▶ **Exercise aim**: Beginning with the first line below, please repeat the material exactly, ending with the line that includes "RIM_GRAIN = 0.3".

## begin

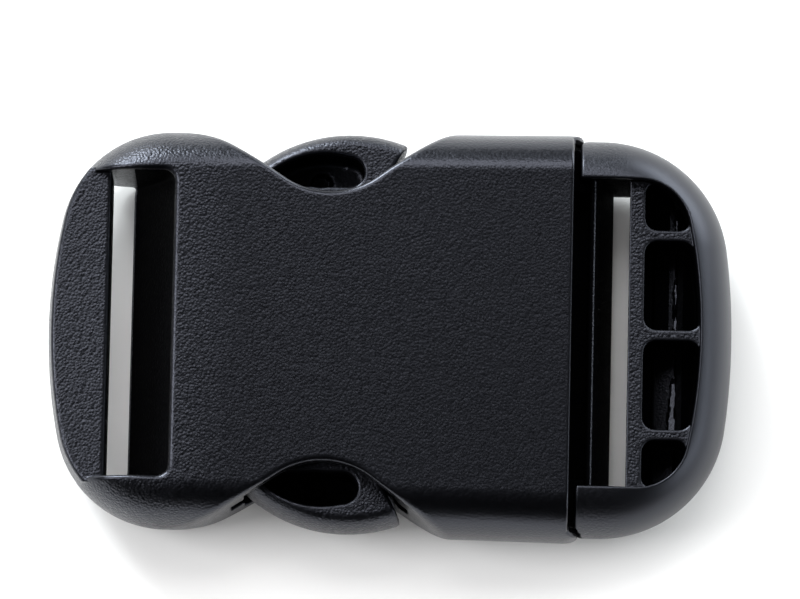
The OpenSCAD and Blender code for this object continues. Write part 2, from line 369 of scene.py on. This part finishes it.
SHADE_REACH = 0.02
SHARP_BEND = 2.5
RIM_GRAIN = 0.3


def moulding(name, depth, outside, grained, lines):
    """Makes one moulded piece from the depth of its solid, shaded by the solid's own slope. Faces that
    outside doesn't name get the second material, which paints shade on them, and grained tells how much
    of the mould's grain each corner has."""
    xs, ys, zs = lines
    field = depth(xs[:, None, None], ys[None, :, None], zs[None, None, :]).astype(np.float32)
    corners, faces, low, size = net(field, lines)
    corners = settled(depth, corners, low, size)
    facing = slope(depth, corners, SHADE_REACH)
    facing /= np.maximum(np.linalg.norm(facing, axis=1), 1e-6)[:, None]
    mesh = bpy.data.meshes.new(name)
    mesh.from_pydata(corners / 1000, [], faces.tolist())
    mesh.polygons.foreach_set("use_smooth", np.ones(len(faces), bool))
    # corners that outside doesn't name get the painted shade of the near-matt second material
    painted_shade_corners = ~outside(*corners.T, facing[:, 2])
    mesh.polygons.foreach_set("material_index", painted_shade_corners[faces].all(1).astype(np.int32))
    mesh.normals_split_custom_set_from_vertices(facing)
    # the mould's grain runs out on rims
    flat = np.clip(SHARP_BEND - bend(corners, faces, facing), RIM_GRAIN, 1)
    grain = grained(*corners.T, flat).astype(np.float32)
    mesh.attributes.new("grain", "FLOAT", "POINT").data.foreach_set("value", grain)
    mesh.update()
    piece = bpy.data.objects.new(name, mesh)
    bpy.context.scene.collection.objects.link(piece)
    return piece


socket = moulding(
    "socket",
    socket_depth,
    socket_unshaded,
    socket_grained,
    [
        grid_lines(
            (-28.8, -28.0, 0.12), (-28.0, -26.5, 0.16), (-26.5, -23.9, 0.26), (-23.9, -22.9, 0.1),
            (-22.9, -18.6, 0.22), (-18.6, -17.5, 0.11), (-17.5, 5.5, 0.2), (5.5, 13.5, 0.5),
            (13.5, 14.6, 0.22), (14.6, 15.25, 0.09), (15.25, 16.3, 0.13),
        ),
        mirrored(grid_lines(
            (0, 10.7, 0.62), (10.7, 12.3, 0.16), (12.3, 13.3, 0.11), (13.3, 16.4, 0.24), (16.4, 17.5, 0.15),
        )),
        grid_lines(
            (-0.2, 0.6, 0.1), (0.6, 1.6, 0.2), (1.6, 2.2, 0.12), (2.2, 8.2, 0.27), (8.2, 8.8, 0.11),
            (8.8, 9.7, 0.2), (9.7, 10.6, 0.085),
        ),
    ],
)
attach(socket, "root")
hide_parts("socket_body")

BLACK = (0.0006, 0.0006, 0.0008, 1)
COOL_SHINE = (0.78, 0.82, 1, 1)
BUMPS_PER_METRE = 4600
BUMP_HEIGHT = 0.00004
UNEVENNESS = 0.14


def moulded_plastic(name, gloss, smooth, grained):
    """Black plastic from a spark-eroded mould: a grain of fine bumps, some a little rougher than others.
    Its roughness is smooth where it has no grain and at least grained where it has all of it."""
    material = bpy.data.materials.new(name)
    material.use_nodes = True
    nodes, links = material.node_tree.nodes, material.node_tree.links
    shader = nodes["Principled BSDF"]
    shader.inputs["Base Color"].default_value = BLACK
    shader.inputs["Specular IOR Level"].default_value = gloss
    shader.inputs["Specular Tint"].default_value = COOL_SHINE
    place = nodes.new("ShaderNodeTexCoord")
    bumps = nodes.new("ShaderNodeTexVoronoi")
    bumps.inputs["Scale"].default_value = BUMPS_PER_METRE
    grain = nodes.new("ShaderNodeAttribute")
    grain.attribute_name = "grain"
    bump = nodes.new("ShaderNodeBump")
    bump.invert = True
    bump.inputs["Distance"].default_value = BUMP_HEIGHT
    links.new(place.outputs["Object"], bumps.inputs["Vector"])
    links.new(grain.outputs["Fac"], bump.inputs["Strength"])
    links.new(bumps.outputs["Distance"], bump.inputs["Height"])
    links.new(bump.outputs["Normal"], shader.inputs["Normal"])
    chance = nodes.new("ShaderNodeSeparateColor")
    uneven = nodes.new("ShaderNodeMapRange")
    uneven.inputs["To Min"].default_value = grained - smooth
    uneven.inputs["To Max"].default_value = grained - smooth + UNEVENNESS
    rough = nodes.new("ShaderNodeMath")
    rough.operation = "MULTIPLY_ADD"
    rough.inputs[2].default_value = smooth
    links.new(bumps.outputs["Color"], chance.inputs["Color"])
    links.new(chance.outputs["Red"], uneven.inputs["Value"])
    links.new(uneven.outputs["Result"], rough.inputs[0])
    links.new(grain.outputs["Fac"], rough.inputs[1])
    links.new(rough.outputs["Value"], shader.inputs["Roughness"])
    return material


def painted_shade_inside(name):
    """The same plastic with almost no reflection, which paints shade into slots, pockets and hollows."""
    return moulded_plastic(name, gloss=0.012, smooth=0.6, grained=0.6)


socket.data.materials.append(moulded_plastic("black_acetal_socket", gloss=0.5, smooth=0.28, grained=0.28))
# the socket's second material: painted shade for its slot, its hollow and the lips' inner faces
socket.data.materials.append(painted_shade_inside("painted_shade_inside_socket"))

# Plug: one moulding of the same black acetal. Its ring stays outside the socket and carries the
# adjustable end of the webbing round a ribbed web; two springy arms with rounded heads reach inside.

RING_CORNER = (17.55, 6.15)
RING_R = 10.5
RING_EDGE = (4.0, 4.95)
RAIL_X = 15.6
LIP_GAP = 0.3
EYE_HALF = 12.875
EYE_R = 4.3
EYE_CORNER = (20.49, EYE_HALF - EYE_R)
EYE_END_X = 25.7
UNDER_Z = 0.6


def ring_block(x, side, z):
    """Depth inside the rounded block that the ring is cut from."""
    return pillow(end_outline(x, side, RING_CORNER, RING_R, END_X), z, *RING_EDGE)


def ring_eye(x, side):
    """Depth inside the opening of the ring, seen from above."""
    return end_outline(x, side, EYE_CORNER, EYE_R, EYE_END_X)


def ring_depth(x, side, z):
    """The ring with its two rails, which leave room for the round lips of the socket."""
    ring = both(ring_block(x, side, z), -ring_eye(x, side), round_by=0.22)
    ring = both(ring, RAIL_X - x, round_by=0.22)
    return np.maximum(ring, -lip_depth(x, side, z, LIP_GAP))


FLOOR_Z = 3.4
WEDGE_X = (22, 23.8)
WEDGE_Z = (4.0, 4.3)
WEDGE_RISE = 0.35
STEEP = 4
BURR_X = (23.6, 23.85)
BURR_RAGGED = ((0.04, 4.1, 0), (0.03, 9.7, 1))
BURR_MIDDLE = 5
BURR_THICKER = (0.1, 0.07)
BURR_CREST = (5.4, 0.2)
BURR_BREAK = (4.5, 1.6, 5.4)
RIB_Y = 8.35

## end

▶ **Solution**:
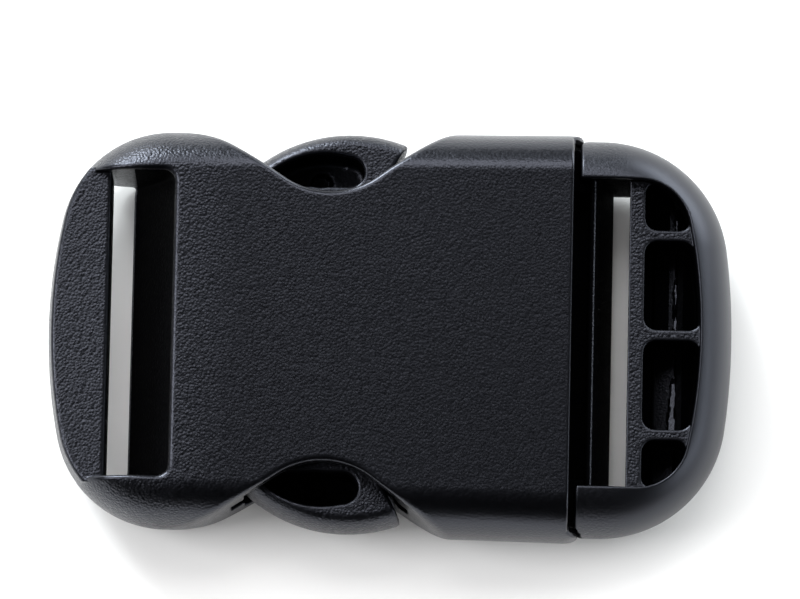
The OpenSCAD and Blender code for this object continues. Write part 2, from line 369 of scene.py on. This part finishes it.
SHADE_REACH = 0.02
SHARP_BEND = 2.5
RIM_GRAIN = 0.3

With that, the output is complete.